Short bursts of intense exercise help children and adolescents with Attention Deficit Hyperactivity Disorder (ADHD) focus on attentional tasks, which bodes well for their academic success. This finding comes courtesy of researchers from the Technology Research Centre and Biomedical Engineering Centre in São Paulo, Brazil (PLOS ONE, 24 March 2015).
It is well known that children with ADHD face many learning and focus challenges. Their condition is characterized by “inattention, restlessness (hyperactivity) and impulsivity,” behaviors which counteract the concentration and memory functions required for long-term success in school.
Previous research has demonstrated the connection between exercise’s release of neurotransmitters—serotonin, dopamine, and norepinephrine—and their overlapping influence on memory and learning systems. This study corroborates the excitement-inducing and stress-reducing effects of these chemicals, but most notably quantifies the effects of exercise on ADHD symptoms specific to attentional awareness.
Study author Alessandro P. Silva and colleagues tested 28 volunteers (ages 10 to 16), half of whom have ADHD, in a two-part procedure to measure awareness after exercise. Participants were placed into two groups of 14, each evenly divided between ADHD children and those without the condition. One group of 14 ran an intense 5-minute relay race (65% – 85% max heart rate), rested shortly, and then played a video game that required attentional focus to complete. The control group of 14 skipped the exercise, instead launching straight into the attentional task.

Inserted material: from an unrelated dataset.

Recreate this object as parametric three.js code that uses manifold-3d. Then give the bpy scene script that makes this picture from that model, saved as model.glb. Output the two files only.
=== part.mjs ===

Results showed an increase in focus and attention, with performance rated by how quickly participants finished video game challenges. Children with ADHD who exercised before the awareness trial performed 30.52% better at their attentional tasks than the non-exercise ADHD children. ADHD exercisers further outperformed the non-ADHD exercise group by 40.36%. Controls were set in place for video game skill and academic performance across all participants.
Likewise intriguing were how various in-game tasks reflected the ADHD children’s attentional strengths. Across 18 challenges, 9 took place in an outside game environment, encouraging “exploratory” problem solving, a skill intimately linked to ADHD. The other 9 happened in an underground area where success demanded attentional awareness of a minefield.
Specific scores for the awareness tasks were slightly in favor of the non-ADHD children. The authors, however, emphasize the overall significance of the total scores, stating “children with ADHD symptoms may have equivalent concentration to individuals without the disorder after physical exertion.”
They also acknowledge further research is needed to investigate whether or not intense exercise impairs the attention and focus of non-ADHD children. (In the current study, 42% of non-exercising, non-ADHD children performed better than non-ADHD exercisers.)
This study is significant as one of the first to quantify the effects exercise has on ADHD children’s concentration and attention spans. It aligns with previous findings that attention and impulse control improve “almost immediately” after a child with ADHD exercises. And it supports results that label neurotransmitter release during exercise as overlapping triggers for learning and memory function. This itself suggests that exercise “normalizes” the minds of ADHD children to comparable non-ADHD attentional levels.
Most importantly, it may pave the way for more nuanced ADHD interventions, ones that incorporate physical activity alongside or in place of medication and behavioral treatments. These results show that minimal physical exercise, chemically and emotionally, help children with ADHD home in on tasks and narrow their focus.
These results are also encouraging for students with ADHD who may need extra help paying attention to and finishing their work, and to the parents and teachers who support their development.